2.3    Het hof heeft de brieven en e-mails die verzoekster aan het hof heeft toegestuurd met daarin het verbod deze door te sturen naar mr. S, geweigerd en ter zitting aan verzoekster terug gegeven en daarbij aan verzoekster meegedeeld dat mr. S inzage dient te hebben in alle correspondentie die verzoekster in de onderhavige zaak aan het hof zendt, zodat mr. S daar desgewenst op kan reageren. Indien het hof dat niet zou doen, zou er sprake zijn van schending van het beginsel van hoor en wederhoor.  Het hof heeft voorts de brief van verzoekster van 1 december 2015 geweigerd omdat deze is toegezonden binnen 15 dagen vóór de zitting.

3    BEOORDELING

3.1    Verzoekster heeft aan haar herzieningsverzoek ten grondslag gelegd dat het hof  fundamentele rechtsbeginselen heeft geschonden. Het hof begrijpt de stellingen van verzoekster aldus dat de beslissing van het hof 24 augustus 2015 onrechtmatig en niet gemotiveerd is aangezien het hof op 5 oktober 2007 een andersluidende beslissing heeft genomen.

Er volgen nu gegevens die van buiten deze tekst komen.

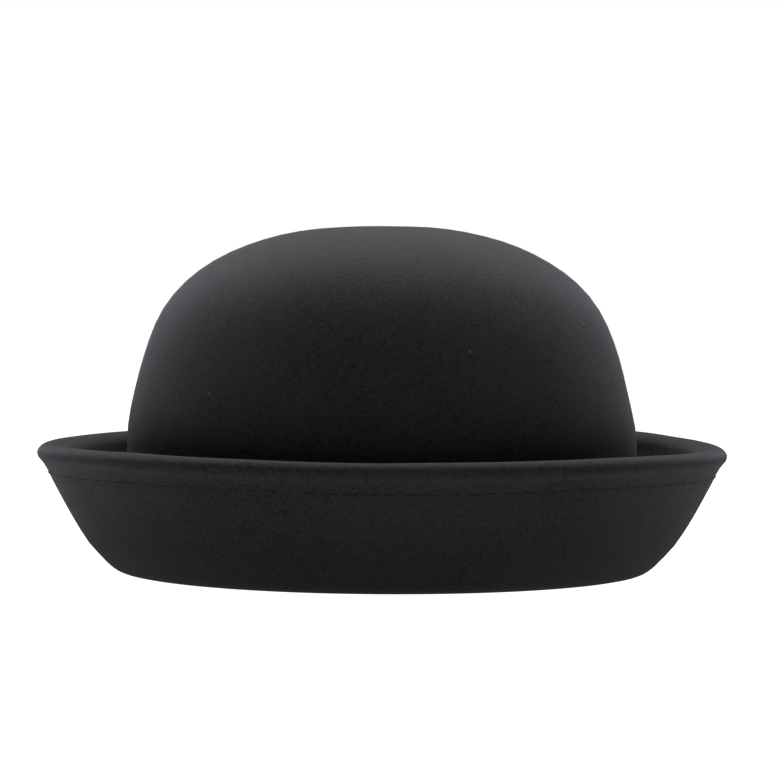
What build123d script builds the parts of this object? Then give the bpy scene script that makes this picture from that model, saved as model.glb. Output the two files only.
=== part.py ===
"""Roll-brim bowler hat in wool felt: one blocked felt shell and the pieces sewn into it.

Millimetres. +Z is up and the wearer looks along -Y. The origin is the middle of the
underside, on the narrow flat ring where the turned-up brim rests on a table.
"""

import math
import os

from build123d import *

# Driving dimensions of the felt. Widths are along X, and Y is longer by OVAL.
OVAL = 1.16
FELT = 2.0  # thickness of the wool felt
HAT_HEIGHT = 119.0
CROWN_HALF_WIDTH = 88.0  # outer face of the crown at the fold into the brim
CROWN_SIDE_TOP = (88.3, 44.0)  # half width and height where the straight side ends
FOLD_RADIUS = 1.4  # inside radius of the fold from crown to brim
FLOOR_WIDTH = 0.4  # flat ring of brim between its two bends
SOLE_PRESSED = 0.1  # how far the felt is pressed flat where the brim rests
TURN_UP_RADIUS = 6.4  # inside radius where the brim turns up
TURN_UP_ANGLE = 51.0  # how far the brim has turned up where its wall begins
RIM_HEIGHT = 43.2
RIM_HALF_WIDTH = 118.0  # outer face of the brim's wall at the rim
HEM_START = 0.74  # share of the wall's length below the hem's raw edge
HEM_GAP = 0.15  # between the hem and the wall at the hem's raw edge

# The crown's domed outline: half width, and distance below the top.
DOME_OUTLINE = [(29.0, 2.1), (50.3, 8.4), (67.0, 18.8), (76.9, 31.3), (82.7, 45.9), (86.4, 60.5)]
DOME_STEPS = 8  # points that carry the dome's outline to the underside

# The wire in the rim's fold, and the tube that joins its ends. Angles are in degrees.
WIRE_DIAMETER = 1.0
WIRE_CLEARANCE = 0.05
WIRE_END_ARC = 1.0  # between the wire's two ends
JOINER_ARC = 10.0
JOINER_BORE = 1.1
JOINER_DIAMETER = 1.6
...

3.2    Het hof stelt voorop dat tegen een beslissing van het Hof van Discipline in de Advocatenwet geen gewoon rechtsmiddel is opengesteld. De Advocatenwet voorziet evenmin in de mogelijkheid tot herziening van een uitspraak van de tuchtrechter.

3.3    Bij uitzondering kan hierover anders worden geoordeeld, doch uitsluitend indien en voor zover mocht blijken dat bij de behandeling van het hoger beroep geen sprake is geweest van een eerlijk proces doordat een fundamenteel rechtsbeginsel is geschonden. Deze uitzondering is echter volgens vaste rechtspraak van dit hof beperkt tot die gevallen waarin een verweerder aan wie een tuchtrechtelijke maatregel is opgelegd, een beroep kan doen op schending van fundamentele rechtsbeginselen. Dat betekent dat in een dergelijk geval alleen door een advocaat herziening van een beslissing van het hof kan worden gevraagd en niet door een klaagster zoals in het onderhavige geval.

3.4    Uit het herzieningsverzoek en uit de onder 2.2 genoemde brieven blijkt dat verzoekster het kennelijk niet eens is met de beslissing van het hof van 24 augustus 2015, doch daarvoor is het rechtsmiddel van herziening niet gegeven.

3.5    Het voorgaande betekent dat het onderhavige verzoek niet in behandeling kan worden genomen en dat verzoekster in haar verzoek niet-ontvankelijk dient te worden verklaard.

    BESLISSING

Het Hof van Discipline:

verklaart verzoekster niet-ontvankelijk in haar verzoek tot herziening van de beslissing van het Hof van Discipline van 24 augustus 2015, gewezen onder nummer 7477.

Aldus gewezen door mr. G.J. Driessen-Poortvliet, voorzitter, mrs. G.W.S. de Groot, A.R. Sturhoofd, F.A.M. Knüppe en I.P.A. van Heijst, leden, in tegenwoordigheid van mr. A.N. Kikkert, griffier, en in het openbaar uitgesproken op 12 februari 2016.

griffier    voorzitter                          

De beslissing is verzonden op 12 februari 2016.